Tools and Frameworks for Continuous Learning
- MLOps Platforms
- MLflow: An open-source platform that helps manage the machine learning lifecycle, including experimentation, reproducibility, and deployment. It is particularly useful for tracking experiments and versions of models.
- Kubeflow: A Kubernetes-native platform for managing machine learning workflows. It allows for easy deployment and scaling of models in production, ensuring that continuous learning can be incorporated seamlessly in Kubernetes environments.
- Monitoring Tools
- Evidently AI: A tool to monitor machine learning models and assess their performance over time, highlighting issues of drift and model performance degradation.
- Prometheus with Alertmanager: This open-source combination allows teams to monitor various aspects of their ML system, including model performance metrics, data ingestion pipelines, and resource utilization.

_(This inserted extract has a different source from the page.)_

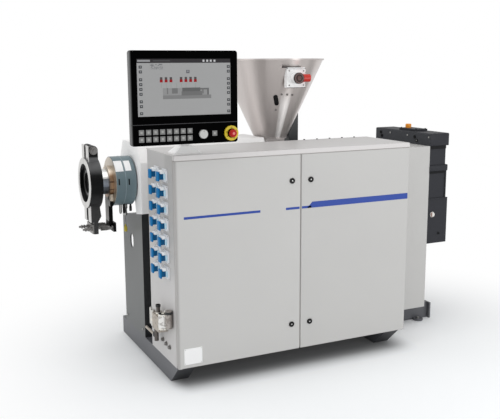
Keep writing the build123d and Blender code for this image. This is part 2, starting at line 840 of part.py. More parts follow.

Alertmanager can trigger notifications when predefined thresholds are crossed, prompting investigation and potentially triggering retraining procedures.
- Version Control Systems
- DVC (Data Version Control): A version control system for managing machine learning projects, including data, model training, hyperparameters, and more.
- GitHub: Traditionally used for code, it can also manage model versions when combined with DVC to track changes in machine learning workflows.
- Weights & Biases: A tool that helps track experiments, visualize performance metrics, and compare different training runs effectively.